Some Christians also oppose the proposed labeling of "Christian Scheduled castes" because they feel their identity may be assimilated. Pastor Salim Sharif of the Church of North India notes "We are becoming another class and caste."
Caste discrimination among Christians
Caste discrimination is strongest among Christians in South India and weaker among urban Protestant congregations in North India. This is due to the fact that in South India, whole castes converted en masse to the religion, leaving members of different castes to compete in ways parallel to Hindus of the Indian caste system. Also, Roman Catholicism is intrinsically more hierarchical and therefore tolerant of caste systems than Protestantism, which is more egalitarian. In Pakistan, derogatory terms are used for Christians who converted from lower caste. Furthermore, Christian dalits have faced incidents such as harassment, murder, and police framing.
There are separate seats, separate communion cups, burial grounds, and churches for members of the lower castes, especially in the Latin Catholic Church. Catholic churches in India are largely controlled by upper caste priests and nuns. Presently in India, more than 70 per cent of Latin Catholics are Dalits, but the higher caste Catholics (30% by estimates) control 90 per cent of the Catholic churches administrative jobs. Out of the 156 catholic bishops, only six are from lower castes.

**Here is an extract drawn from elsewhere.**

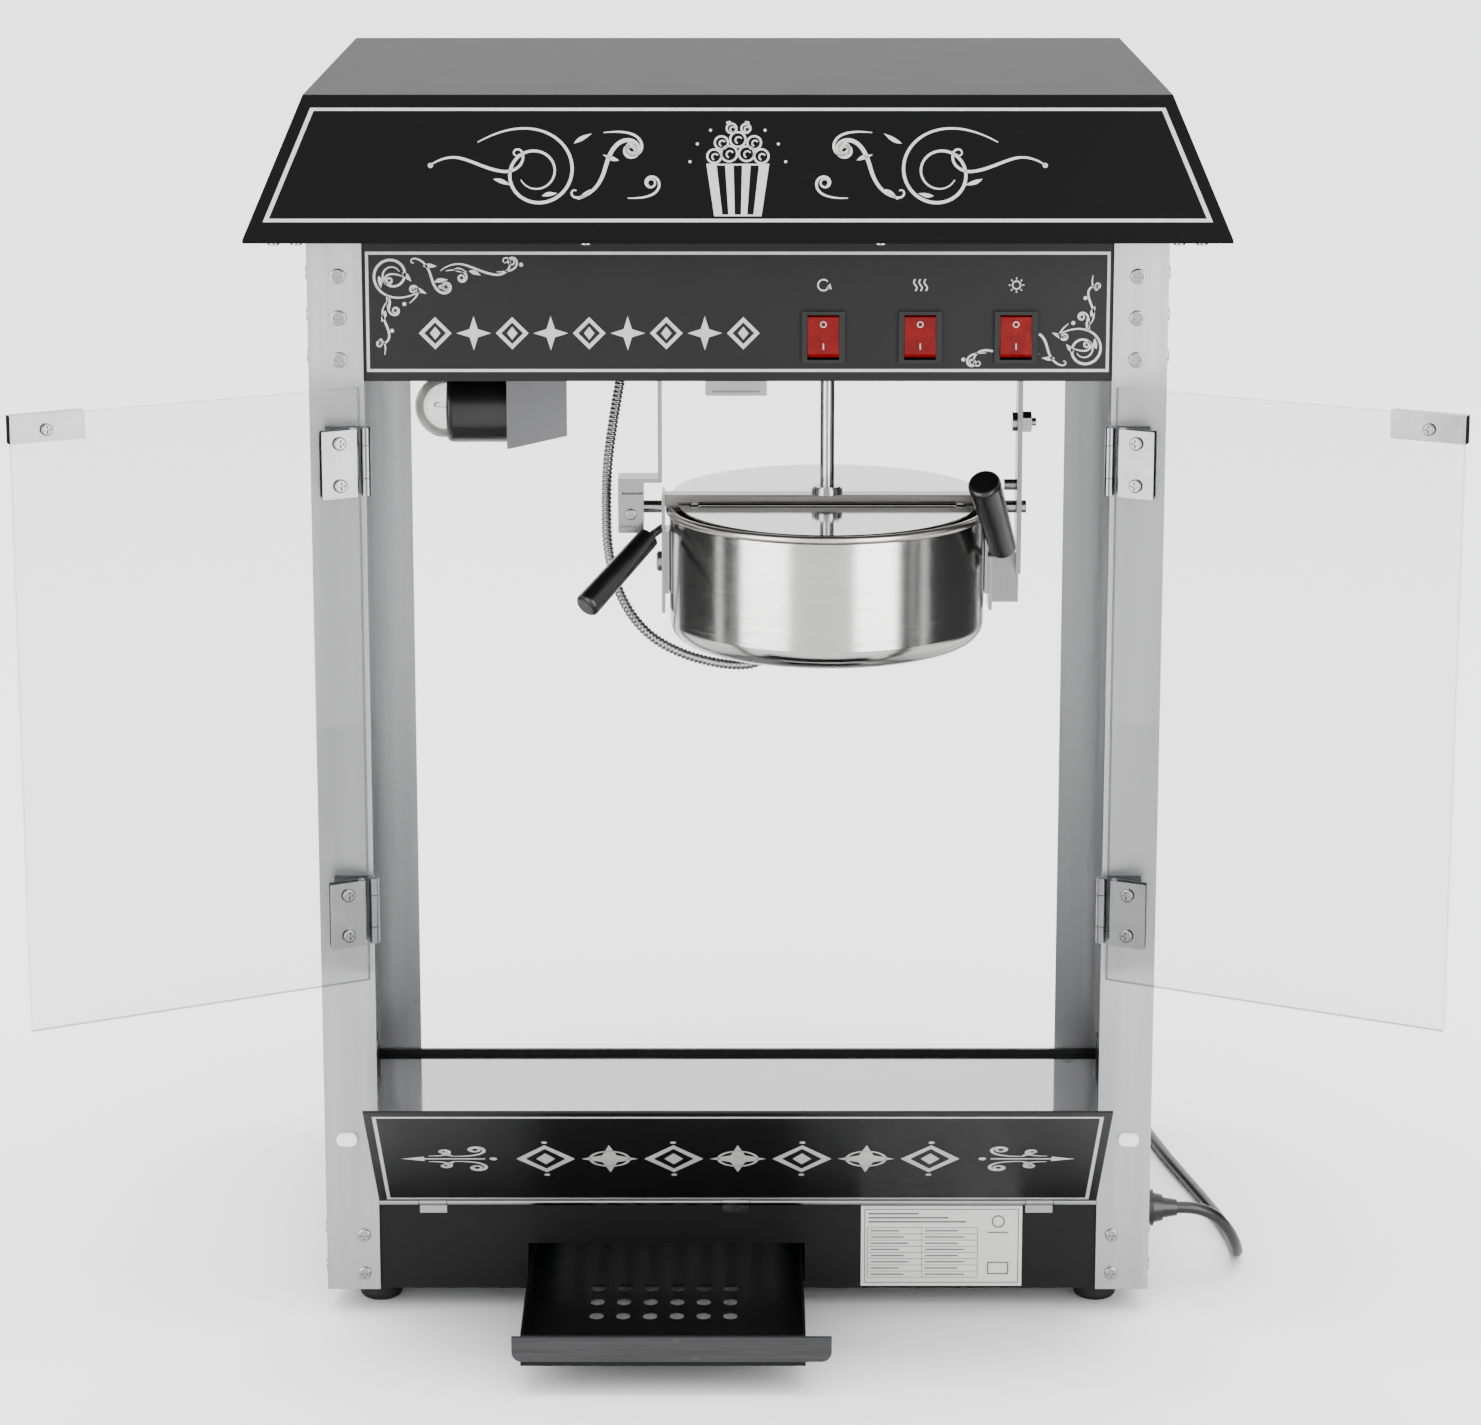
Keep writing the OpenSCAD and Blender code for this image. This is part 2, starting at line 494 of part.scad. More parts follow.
// Grip from a to b with radii r1 and r2 and a rounded end
module grip(a, b, r1, r2) {
    d = b - a;
    l = norm(d);
    translate(a) rotate([0, acos(d[2] / l), atan2(d[1], d[0])]) rotate_extrude() {
        polygon([[0, 0], [r1, 0], [r2, l - 3], [0, l - 3]]);
        square([r2 - 3, l]);
        intersection() { translate([r2 - 3, l - 3]) circle(r = 3); translate([0, l - 3.2]) square([r2, 4]); }
    }
}
module agitator() color([0.7, 0.7, 0.7]) translate([kettle_x, yc, 0]) {
    cz(397, pivot_z + 82, 0, 0, rod_d / 2);
    // tongue that enters the drive shaft's slot
    intersection() {
        bx([-2, -6, pivot_z + 81], [2, 6, pivot_z + 90]);
        cz(pivot_z + 80, pivot_z + 95, 0, 0, rod_d / 2);
    }
    // hub and two stirring blades
    cz(397, 410, 0, 0, 8);
    bx([-78, -2, 397], [78, 2, 404]);
    bx([-78, -2, 397], [-74, 2, 425]);
    bx([-3, -60, 397.5], [3, 60, 401]);
}
module kettle_conduit() color([0.6, 0.6, 0.6]) translate([0, yc, 0])
    tube(smooth(conduit_path, 3), conduit_d / 2, 10, [0, 1, 0]);

// ---------- doors ----------
// Places a door drawn closed, with its hinge axis at x = 0; s is -1 for the left door
module place_door(s) translate([s * ax, yc + hinge_y, 0]) mirror([s > 0 ? 1 : 0, 0, 0]) rotate([0, 0, -door_open]) children();
module door_glass() bx([4, -door_t / 2, door_z], [door_w, door_t / 2, door_z + door_h]);
module door_fittings() {
    for (z = [257.5, 530]) {
        difference() {
            union() {
                // leaf on the outside of the glass, with the middle knuckle
                bx([5, -door_t / 2 - 1.2, z - 20], [28, -door_t / 2, z + 20]);
                bx([0, -door_t / 2 - 1.2, z - 9.5], [6, -door_t / 2, z + 9.5]);
                cz(z - 9.5, z + 9.5, 0, 0, 3);
            }
            cz(z - 12, z + 12, 0, 0, 1.55);
        }
        // clamp plate inside, and its two screws
        bx([7, door_t / 2, z - 20], [29, door_t / 2 + 1.4, z + 20]);
        for (t = [-1, 1]) translate([18, door_t / 2 + 1.4, z + 12.5 * t]) rotate([-90, 0, 0]) screw(8, 2);
    }
    // clip on the free upper corner, the plate for the magnetic catch
    difference() {
        bx([door_w - 43, -door_t / 2 - 1.2, door_z + door_h - 15], [door_w + 1.2, door_t / 2 + 1.2, door_z + door_h + 1.2]);
        bx([door_w - 44, -door_t / 2, door_z + door_h - 16], [door_w, door_t / 2, door_z + door_h]);
    }
    translate([door_w - 20, door_t / 2 + 1.2, door_z + door_h - 8]) rotate([-90, 0, 0]) screw(7, 2);
}
module left_door_glass() color([0.85, 0.95, 0.95, 0.3]) place_door(-1) door_glass();
module right_door_glass() color([0.85, 0.95, 0.95, 0.3]) place_door(1) door_glass();
module left_door_fittings() color([0.75, 0.75, 0.75]) place_door(-1) door_fittings();
module right_door_fittings() color([0.75, 0.75, 0.75]) place_door(1) door_fittings();
module door_hinge_leaves() color([0.75, 0.75, 0.75]) translate([0, yc, 0]) for (s = [-1, 1], z = [257.5, 530])
    mirror([s > 0 ? 1 : 0, 0, 0]) difference() {
        union() {
            bx([-hw + 9, -hd - 1.2, z - 20], [-ax - 2, -hd, z + 20]);
            for (t = [-1, 1]) translate([0, 0, z + 15 * t]) {
                bx([-ax - 3, hinge_y, -5], [-ax - 1.6, -hd, 5]);
                cz(-5, 5, -ax, hinge_y, 3);
            }
        }
        cz(z - 25, z + 25, -ax, hinge_y, 1.5);
    }
module hinge_pins() color([0.8, 0.8, 0.8]) translate([0, yc, 0]) {
    for (s = [-1, 1], z = [257.5, 530]) cz(z - 20.5, z + 20.5, s * ax, hinge_y, 1.5);
    cx(-flap_w / 2, flap_w / 2, flap_y, flap_z, 1.2);
}

// ---------- flap ----------
lug_x = [-185, -1.3, 183];
module place_flap() translate([0, yc + flap_y, flap_z]) rotate([flap_open, 0, 0]) children();
module flap_panel() color([0.13, 0.13, 0.13]) place_flap() difference() {
    bx([-flap_w / 2, -0.75, 1], [flap_w / 2, 0.75, flap_h]);
    cx(-300, 300, 0, 0, 2.5);
    for (x = lug_x) cx(x - 9.2, x + 9.2, 0, 0, 3.2);
}
module flap_hinge_barrel() color([0.85, 0.85, 0.85]) place_flap() for (i = [0:3])
    let (a = i == 0 ? -flap_w / 2 : lug_x[i - 1] + 8.8, b = i == 3 ? flap_w / 2 : lug_x[i] - 8.8)
        difference() { cx(a, b, 0, 0, 2.5); cx(a - 1, b + 1, 0, 0, 1.25); }
module flap_hinge_lugs() color([0.8, 0.8, 0.8]) translate([0, yc, 0]) for (x = lug_x) difference() {
    union() {
        bx([x - 8.2, -innd - 1.2, flap_z - 8], [x + 8.2, -innd, flap_z]);
        cx(x - 8.2, x + 8.2, flap_y, flap_z, 2.5);
    }
    cx(x - 10, x + 10, flap_y, flap_z, 1.2);
}
module flap_bumpers() color([0.95, 0.95, 0.95]) translate([0, yc, 0]) for (s = [-1, 1]) {
    for (t = [-1, 1]) cy(-hd - 4, -hd, s * 236.5 + t * 2.6, 111.7, 3.6);
    bx([s * 236.5 - 2.6, -hd - 4, 108.1], [s * 236.5 + 2.6, -hd, 115.3]);
}

// ---------- mains cord ----------
module cable_gland() color([0.08, 0.08, 0.08]) translate([inner, yc - 130, 49]) {
    rotate([0, 90, 0]) rotate_extrude() difference() {
        union() {
            square([11.3, 9]);
            polygon([[0, 9], [9.5, 9], [8, 15], [0, 15]]);
            polygon([[0, 15], [6.5, 15], [5, 24], [0, 24]]);
        }
        translate([0, 20]) square([cord_d / 2, 5]);
    }
}
module power_cord() color([0.06, 0.06, 0.06]) translate([0, yc, 0])
    tube(smooth(cord_path, 3), cord_d / 2, 8, [0, 0, 1]);
module cord_coil() color([0.06, 0.06, 0.06]) translate([coil_c[0], coil_c[1] + yc, 0.3])
    rotate_extrude() translate([coil_r - cord_d, 0]) square([2 * cord_d, 2 * cord_d]);
module power_plug() color([0.06, 0.06, 0.06]) translate([150, coil_c[1] + yc - coil_r - 4, 18.4]) rotate([0, 90, 0]) {
    rotate_extrude() {
        polygon([[0, 0], [5, 0], [6.5, 16], [0, 16]]);
        polygon([[0, 14], [9, 14], [17, 24], [18, 30], [18, 48], [17, 50], [0, 50]]);
    }
    for (t = [-1, 1]) translate([0, 9.5 * t, 50]) cylinder(h = 19, r = 2.4);
}

base_front_panel();
base_side_panels();
base_rear_panel();
base_bottom_pan();
rubber_feet();
floor_tray();
front_posts();
rear_posts();
side_glasses();
rear_glass();
control_panel();
header_side_panels();
header_rear_panel();
ceiling_plate();
roof();
case_screws();
switch_bezels();
gear_motor();
lamp_bracket();
lamp_socket();
lamp_bulb();
door_catch();
left_hanger();
right_hanger();
hanger_bolts();
door_hinge_leaves();
hinge_pins();
flap_hinge_lugs();
flap_bumpers();
drawer_runners();
rating_label();
cable_gland();
power_cord();
cord_coil();
power_plug();
wiring_loom();
kettle_conduit();
drive_shaft();
kettle_shell();
kettle_pan();
heating_element();
crossbar();
rear_lid();
shaft_bushing();
pivot_pins();
kettle_grips();
kettle_brackets();
front_lid();
agitator();
left_door_glass();
left_door_fittings();
right_door_glass();
right_door_fittings();
flap_panel();
flap_hinge_barrel();
drawer_pan();
drawer_front();
motor_rocker();
heat_rocker();
light_rocker();
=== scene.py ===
import bpy
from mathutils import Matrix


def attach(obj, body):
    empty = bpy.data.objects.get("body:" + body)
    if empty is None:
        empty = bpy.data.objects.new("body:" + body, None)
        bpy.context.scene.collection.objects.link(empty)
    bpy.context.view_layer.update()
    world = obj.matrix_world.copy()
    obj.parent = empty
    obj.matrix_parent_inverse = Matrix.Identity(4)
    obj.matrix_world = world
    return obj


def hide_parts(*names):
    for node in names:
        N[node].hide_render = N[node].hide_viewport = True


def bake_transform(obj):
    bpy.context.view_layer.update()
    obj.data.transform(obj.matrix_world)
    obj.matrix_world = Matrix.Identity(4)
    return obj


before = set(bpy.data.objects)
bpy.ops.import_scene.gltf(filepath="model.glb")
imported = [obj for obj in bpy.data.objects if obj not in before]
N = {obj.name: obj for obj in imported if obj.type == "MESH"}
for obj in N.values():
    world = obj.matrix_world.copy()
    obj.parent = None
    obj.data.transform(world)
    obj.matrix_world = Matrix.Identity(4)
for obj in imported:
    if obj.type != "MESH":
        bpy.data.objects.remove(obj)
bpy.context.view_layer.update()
import bpy, math, random
from mathutils import Vector

random.seed(7)
YC = 48.75  # depth offset of the body in the row frame, mm


def P(x, y, z):
    """Body millimetres to row metres."""
    return Vector((x / 1000, (y + YC) / 1000, z / 1000))


# ---------------------------------------------------------------- camera
cam_data = bpy.data.cameras.new("camera")
cam_data.sensor_width = 36
cam_data.lens = 105.7
cam_data.shift_x = 0.0018
cam_data.shift_y = -0.08
cam = bpy.data.objects.new("camera", cam_data)
bpy.context.scene.collection.objects.link(cam)
cam.location = P(0, -2680, 1001.6)
cam.rotation_euler = (math.pi / 2 - 0.2174, 0, 0)
bpy.context.scene.camera = cam


# ---------------------------------------------------------------- helpers
def smooth(pts, k):
    out, n = [], len(pts)
    for i in range(n - 1):
        p0, p1, p2, p3 = pts[max(i - 1, 0)], pts[i], pts[i + 1], pts[min(i + 2, n - 1)]
        for j in range(k):
            t = j / k
            out.append(0.5 * (2 * p1 + (p2 - p0) * t + (2 * p0 - 5 * p1 + 4 * p2 - p3) * t * t
                              + (3 * p1 - p0 - 3 * p2 + p3) * t ** 3))
    out.append(pts[-1].copy())
    return out


def evenly(pts, step):
    """The same line in steps of one length."""
    d = [0.0]
    for a, b in zip(pts, pts[1:]):
        d.append(d[-1] + (b - a).length)
    n = max(2, int(d[-1] / step))
    out, i = [], 0
    for k in range(n + 1):
        s = d[-1] * k / n
        while i < len(d) - 2 and d[i + 1] < s:
            i += 1
        t = (s - d[i]) / max(d[i + 1] - d[i], 1e-9)
        out.append(pts[i].lerp(pts[i + 1], t))
    return out


def piece(name, verts, faces, mat, body, shade=False):
    me = bpy.data.meshes.new(name)
    me.from_pydata([tuple(v) for v in verts], [], faces)
    me.validate()
    me.update()
    if shade:
        for p in me.polygons:
            p.use_smooth = True
    o = bpy.data.objects.new(name, me)
    bpy.context.scene.collection.objects.link(o)
    me.materials.append(mat)
    if body:
        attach(o, body)
    return o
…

Many Untouchable Catholics have spoken out against discrimination against them by members of the Catholic Church. A famous Dalit activist with a nom-de-plume of Bama Faustina has written books that are critical of the discrimination by the nuns and priests in Churches in South India(CSI). During 2003 ad limina visits of the bishops of India, Pope John Paul II criticized the caste discrimination in the Catholic Church in India when addressing bishops of the ecclesiastical provinces of Madras-Mylapore, Madurai and Pondicherry-Cuddalore, the three archbishops of Tamil Nadu. He went on to say: "It is the Church's obligation to work unceasingly to change hearts, helping all people to see every human being as a child of God, a brother or sister of Christ, and therefore a member of our own family".